Peter states “living in my own home, making my own choices, sleeping in my own bed, and yet still having access to advice, care and atmosphere” are important aspects to him.   It is why he carefully chose an agency that was willing to provide exactly the services he wanted and on his own terms.  Choosing a carer that is the ‘best fit’ is also very important as they become an important part of your life.  Building a relationship on mutual trust and respect becomes even more important that the actual care.

Peter states that in his professional life he ate in three star restaurants all over the world and that eating meals that are prepared well, healthy, with many choices is very important to him.  To that extent he has two wonderful ladies that provide that for him 5 days per week, and whom he says have also become wonderful companions.  Peter describes his companions as “thoroughly organized and dedicated individuals with a great skill set and diverse backgrounds!”.
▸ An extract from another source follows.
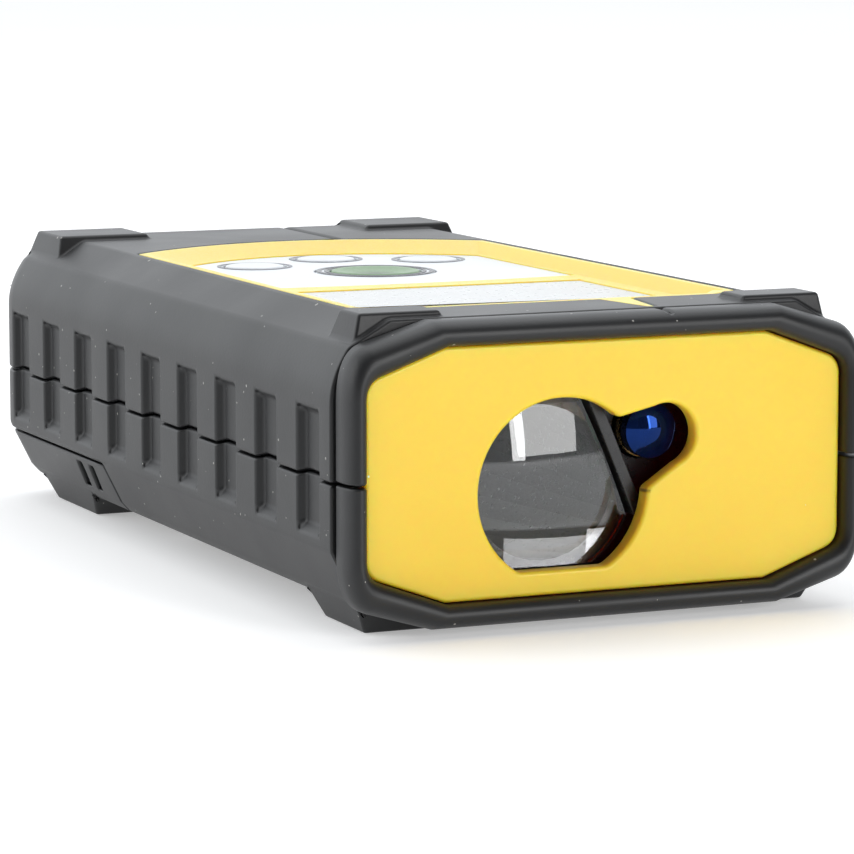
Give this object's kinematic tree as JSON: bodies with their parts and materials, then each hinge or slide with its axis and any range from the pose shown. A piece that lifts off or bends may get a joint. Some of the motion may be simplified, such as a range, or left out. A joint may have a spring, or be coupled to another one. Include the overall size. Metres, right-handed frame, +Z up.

Peter is wonderfully prepared for his future needs.  Many however are not.  Downsizing is and can be very traumatic, and putting it off will only make the move more challenging.  Gradual downsizing through our older years, may be more reasonable and much easier to ease in to.

Our elders and their families often spend years preparing by downsizing from their family home to a condo or smaller home.  At some point, a decision has to be made whether you are healthy enough to stay in your home to Age in Place. There can often be a time when Aging in Place is not the right plan for our elders.  With that in mind, a decision frequently must be made by family and the agency with regards to the senior’s safety.  Some of these are:

  1. Is it financially viable to remain at home with care? Live-in care can be very costly and is determined by how high the level of care is.  Live-in care is priced by assessing the senior for their care needs.  Often we place a worker in a companion role, with meal preparation and cuing necessary.
  2. Does the senior put themselves or their worker at risk by remaining at home? One caregiver relayed that her client was up at night looking for matches to light the wood stove.  It was 2 am and he was cold.  When she assisted him down the stairs to the fire, she found that it was loaded tight with garbage and toys from his small dog.  Had he started that fire, there could have been very serious repercussions.
  3. Is the senior benefitting from being in their own home? As stated, live-in care can be very costly especially at the end stages of life.  If your senior is in advanced stages of dementia and sleeps most of the day, or is not aware of their surroundings, then moving to a facility are may be the better choice for your elder.

By preparing for your future care needs as Peter has, you will be able to maintain a level of living that you are accustomed to.  Planning, choosing and decision making don’t become part of Aging in Place, but a continuation of living life as you have always done!